Friday, October 4, 2013

Looking At Creativity 6

Lessons Learned…

Creativity Unwrapped 6


Creativity dwells within a playful spirit. If eyes contain a playful sparkle, you can be certain that a deliciously creative scheme is lurking ready to spring from just around the corner. This sparkle is highly contagious and extraordinarily irresistible to children who have not yet swallowed themselves in a plethora of doubts and self-consciousness. We learn to push the sparkle away as we grow older because it feels silly and childish and an extremely inefficient use of our highly structured scheduled and accounted for time. We instead draw ourselves closer to the comfort, security and measurability of conformity. As we move away from the sparkle, we seem to lose a little joy, a little lilt in our step, and a little piece of our ability to see possibility, because these things are all swirling around within the wonder and delight of playfulness. Why do we allow ourselves to be herded down this sad and tired path which so easily can become a sad and tired rut? Why do we opt for sparkle-less when we surely could choose sparkle-full? Why are we surprised and then disappointed when we cannot come up with a new idea, a new plan, a new solution, a new possibility, when we have deliberately discarded the playful sparkle which is exactly where all of this originates. Perhaps it is time to instead discard the clock and regain our sparkle.  So as an elementary creative drama teacher, I am allowed the excellent privilege of playing every day. Bliss. Sparkle. Joy. No one plays better creatively than children, whose eyes and hearts are full to the brim with sparkles and whose imaginations are perpetually ready to fully engage. To the kindergartners I mention that a blue heron is sort of a shy seeming bird with very long legs;  let’s walk like blue herons. Instantly, twenty perfect blue herons filled the room.

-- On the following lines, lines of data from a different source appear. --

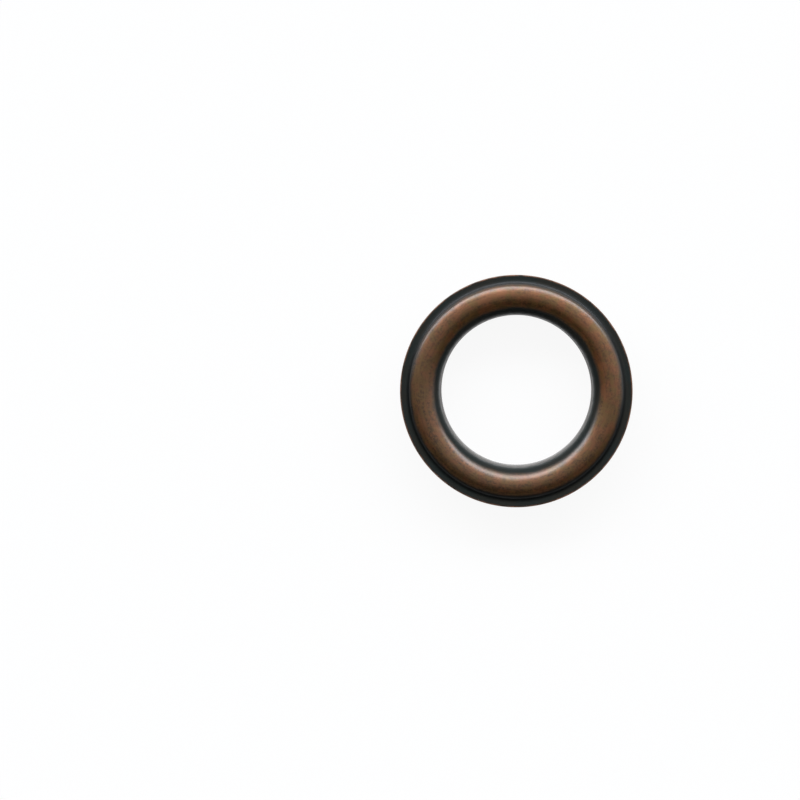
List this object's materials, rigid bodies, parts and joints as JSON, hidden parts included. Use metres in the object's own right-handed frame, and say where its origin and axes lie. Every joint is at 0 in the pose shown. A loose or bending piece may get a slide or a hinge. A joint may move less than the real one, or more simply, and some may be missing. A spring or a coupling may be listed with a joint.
{
  "type": "grommet eyelet",
  "caption": "Short tapered barrel with a wide domed flange and flat lip, drawn from one piece of sheet metal, to line and trim a punched hole in cloth.",
  "frame": {"origin": "centre of the barrel's open end, on the surface that the eyelet stands on", "axes": "+Z along the barrel's axis, towards the finished face of the flange; X and Y are free, as the piece is round"},
  "size_m": [0.0386, 0.0386, 0.0087],
  "materials": {
    "plate": "antique copper plate, darkened and relieved, satin"
  },
  "bodies": {
    "root": {"eyelet": "plate"}
  },
  "joints": []
}
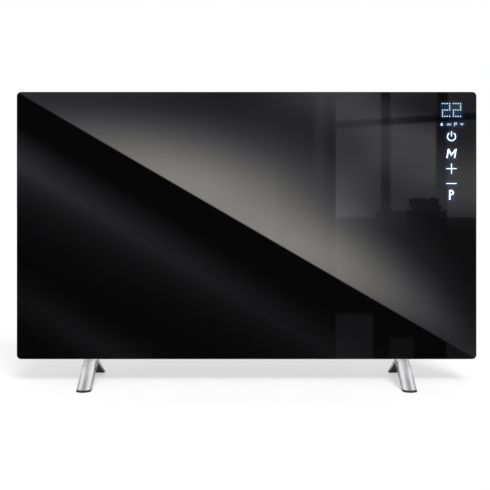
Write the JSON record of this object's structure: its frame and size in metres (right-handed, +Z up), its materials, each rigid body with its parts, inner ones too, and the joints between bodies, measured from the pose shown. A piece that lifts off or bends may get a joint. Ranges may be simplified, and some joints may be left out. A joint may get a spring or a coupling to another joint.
{
  "type": "infrared panel heater",
  "caption": "Flat black glass infrared panel heater with a lit touch display, a shallow vented steel case, inverted-V aluminium feet and a mains rocker switch.",
  "frame": {"origin": "on the floor, under the middle of the panel's width and midway between the front and rear feet", "axes": "+X to the right as seen from the front, +Y to the back, +Z up"},
  "size_m": [0.86, 0.2266, 0.545],
  "materials": {
    "black_glass": "gloss black toughened glass",
    "black_silicone": "matte silicone bead",
    "coated_steel": "fine black powder coat",
    "zinc_steel": "zinc-plated sheet",
    "satin_aluminium": "satin anodised",
    "black_rubber": "matte rubber",
    "mica": "pressed mica",
    "resistance_foil": "bright foil",
    "reflector_foil": "bright foil",
    "mineral_wool": "pressed fibre board",
    "brass": "bright brass",
    "dark_plastic": "fine moulded grain",
    "pale_plastic": "moulded",
    "circuit_board": "green solder mask",
    "rocker_plastic": "gloss black moulding",
    "conductive_foam": "grey foam"
  },
  "bodies": {
    "panel": {"front_glass": "black_glass", "glass_bead": "black_silicone", "glass_carrier": "zinc_steel", "rear_case": "coated_steel", "case_screws": "coated_steel", "mica_front": "mica", "heating_element": "resistance_foil", "mica_back": "mica", "element_terminals": "brass", "foil_reflector": "reflector_foil", "insulation_board": "mineral_wool", "retainer_straps": "zinc_steel", "thermal_cutouts": "pale_plastic", "ribbon_cable": "pale_plastic", "heat_shield": "zinc_steel", "control_tray": "dark_plastic", "display_board": "circuit_board", "display_standoffs": "brass", "led_digits": "pale_plastic", "icon_light_guide": "pale_plastic", "touch_pads": "conductive_foam", "power_board": "circuit_board", "board_standoffs": "brass", "power_relay": "dark_plastic", "transformer": "dark_plastic", "filter_capacitors": "dark_plastic", "fuse": "brass", "terminal_block": "pale_plastic", "wifi_module": "zinc_steel", "room_sensor": "pale_plastic", "earth_stud": "brass", "tilt_bracket": "pale_plastic", "tilt_pin": "zinc_steel", "tilt_light_gate": "dark_plastic", "switch_housing": "dark_plastic", "switch_terminals": "brass", "cord_gland": "dark_plastic", "gland_nut": "dark_plastic", "left_leg": "satin_aluminium", "right_leg": "satin_aluminium", "foot_pads": "black_rubber", "leg_screws": "zinc_steel", "leg_brackets": "zinc_steel"},
    "rocker": {"switch_rocker": "rocker_plastic"},
    "pendulum": {"tilt_pendulum": "brass"}
  },
  "joints": [
    {"name": "rocker_tilt", "type": "hinge", "parent": "panel", "child": "rocker", "pos_m": [0.4224, 0.005, 0.105], "axis": [0, 1, 0], "range_deg": [0, 20]},
    {"name": "pendulum_swing", "type": "hinge", "parent": "panel", "child": "pendulum", "pos_m": [0.38, 0.008, 0.372], "axis": [1, 0, 0], "range_deg": [-20, 20]}
  ]
}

Let’s walk like a scissors. Twenty perfect scissors. Let’s swish like a sprinkler. Twenty wonderful sprinklers. And on and on we played and could have continued forever that way, because children never run out of imagination. They never run out of playful sparkle. They never run out of new ideas, new stories, or new reasons to play. Growing older shouldn't have to mean turning our backs on that glorious, happy, wonder-filled sparkle that thrives on a playful spirit which drives imagination, creativity, and ultimately innovation.